Last summer I visited a distant relative in Jay County, Indiana. We both descend from John and Hannah (Huey) Bryan. John and Hannah were my great-great-great-grandparents. I descend from their daughter Emily and he descends from their daughter Alta Jane.
My distant cousin had some Bryan family heirlooms and photos to show me. In return I shared my Bryan family history research with him. It was a good trade.
Some of his Bryan heirlooms were very interesting and surprising. One item was a small pipe that he said Hannah (Huey) Bryan had smoked. My great-great-great-grandmother smoked a pipe! Who would have guessed that this sweet-looking grandmother was a pipe-smoker?
The petite pipe is in good condition and I believe it is made out of clay. It did not look like the corn cob pipes I have seen.
Female pipe smoking was very popular in the 17th and 18th centuries. By the 1850s it was associated with the working class and began to decline in public. However, many women continued to smoke their pipes in secret. I wonder if Hannah smoked this pipe in secret. Perhaps behind their Jay County barn?
My cousin also showed me a number of calling cards that belonged to the Bryan family and friends. I always thought that calling cards were used by city folk. But apparently the Bryans left and received Victorian calling cards in rural Jay County in the latter half of the 1800s.
Leaving a calling card was considered part of social etiquette. Calling cards were popular from 1840-1900 and were carried primarily by well-to-do ladies. The cards were left at a home when an individual went to visit. The visiting person would leave their card in a card receiver on an entry table in the foyer or on a parlor table. They might have left the card with a servant.

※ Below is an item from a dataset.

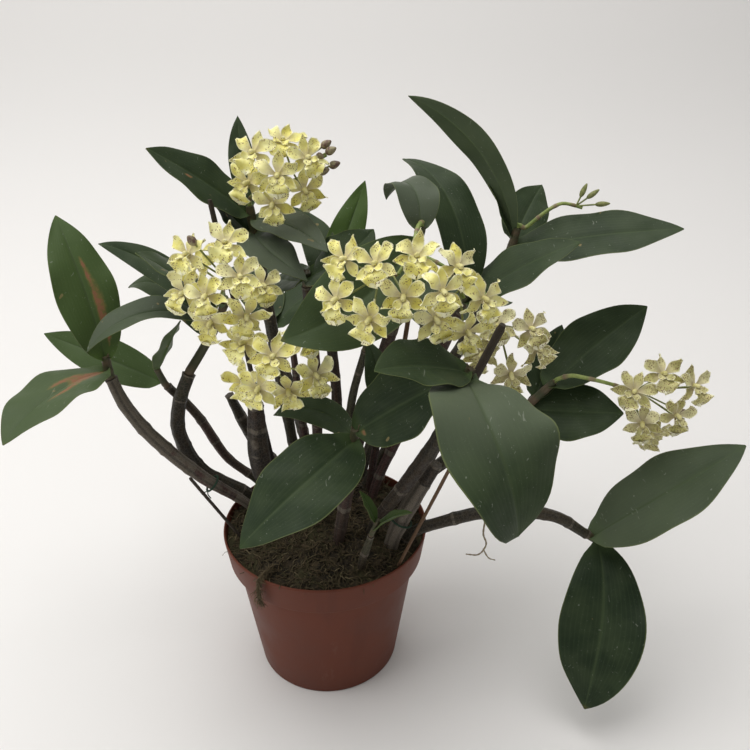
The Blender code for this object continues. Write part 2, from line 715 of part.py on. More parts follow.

Sometimes the cards were folded and the folds meant different things. A folded top left corner: the visitor had come in person; an unfolded top left corner: a servant was sent; a folded bottom left corner: farewell; a folded top right corner: congratulations; a folded bottom right corner: condolence. The folding of corners went out of style by the 1900s. A black band around the edge signified that the carrier of the card was in mourning.
Calling card salesmen traveled around with books displaying samples of their cards. Plain cards could be ordered for about a $1/100 and fancy fringed cards sold for about $1.25/dozen. You can read more about Calling Cards on this website.
I do not know all the owners of these calling cards but I can identify a few:
- AA Metzner: Arthur Augustus Metzner married Laura Dell Reid, daughter of Wilbur and Emily (Bryan) Reid.
- HB Bryan: Hallet B Bryan (1853-1936) was the son of John and Hannah.
- Emma Bryan (b.1892) may have been the daughter of Peter J. and Mary A. Reid Bryan. Peter was the son of John and Hannah. Or Emma may have been Emily Bryan Reid (1856-1940), daughter of John and Hannah.
- Minnie May Reid was either the daughter of Daniel and Elvira (Headington) Reid or the daughter of William and Emily (Bryan) Reid. (The former 1867-1910, the latter born 1884)
I scanned these calling cards with my Flip Pal mobile scanner during my visit with my distant cousin. The scanner worked well and was very convenient to take along. I scanned photos and other items while we talked. I also used my Magic Wand scanner to scan the larger documents. I’ll show more scans of other items in future blogs.